**WRITTEN TASK**
Give back an exact copy of the lines from the start of the material through the line bearing "(MM, MM, MM))". Include both ends and nothing else.

○ ○ ○ ○ ○ ○ ○

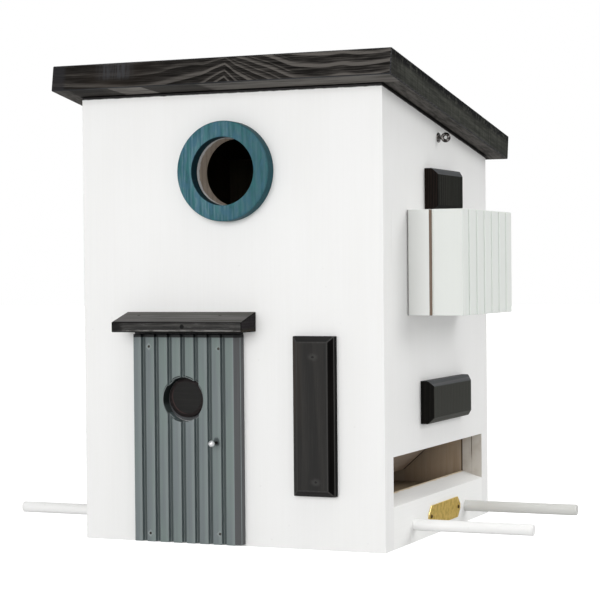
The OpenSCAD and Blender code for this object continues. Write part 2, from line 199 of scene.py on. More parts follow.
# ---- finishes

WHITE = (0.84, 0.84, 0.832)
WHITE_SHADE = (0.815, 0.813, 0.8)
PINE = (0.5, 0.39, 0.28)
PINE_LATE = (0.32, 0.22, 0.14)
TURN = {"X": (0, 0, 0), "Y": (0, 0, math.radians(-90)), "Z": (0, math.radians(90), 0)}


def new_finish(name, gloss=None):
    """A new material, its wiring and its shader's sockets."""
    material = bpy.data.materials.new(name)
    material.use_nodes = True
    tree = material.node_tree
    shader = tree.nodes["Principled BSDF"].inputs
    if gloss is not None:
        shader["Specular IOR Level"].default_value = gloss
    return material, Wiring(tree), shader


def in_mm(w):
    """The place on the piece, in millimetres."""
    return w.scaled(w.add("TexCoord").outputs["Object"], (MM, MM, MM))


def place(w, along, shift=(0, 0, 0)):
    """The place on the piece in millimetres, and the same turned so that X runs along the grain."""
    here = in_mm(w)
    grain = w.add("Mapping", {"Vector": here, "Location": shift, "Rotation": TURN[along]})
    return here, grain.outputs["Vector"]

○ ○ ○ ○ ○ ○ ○

**TASK RESULT**
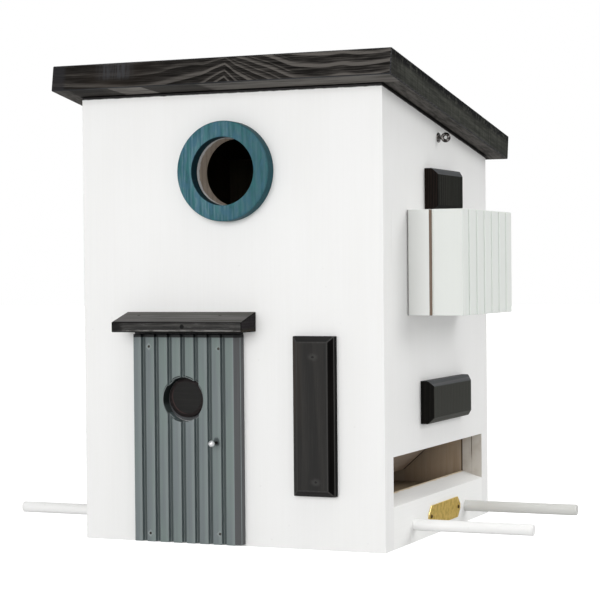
The OpenSCAD and Blender code for this object continues. Write part 2, from line 199 of scene.py on. More parts follow.
# ---- finishes

WHITE = (0.84, 0.84, 0.832)
WHITE_SHADE = (0.815, 0.813, 0.8)
PINE = (0.5, 0.39, 0.28)
PINE_LATE = (0.32, 0.22, 0.14)
TURN = {"X": (0, 0, 0), "Y": (0, 0, math.radians(-90)), "Z": (0, math.radians(90), 0)}


def new_finish(name, gloss=None):
    """A new material, its wiring and its shader's sockets."""
    material = bpy.data.materials.new(name)
    material.use_nodes = True
    tree = material.node_tree
    shader = tree.nodes["Principled BSDF"].inputs
    if gloss is not None:
        shader["Specular IOR Level"].default_value = gloss
    return material, Wiring(tree), shader


def in_mm(w):
    """The place on the piece, in millimetres."""
    return w.scaled(w.add("TexCoord").outputs["Object"], (MM, MM, MM))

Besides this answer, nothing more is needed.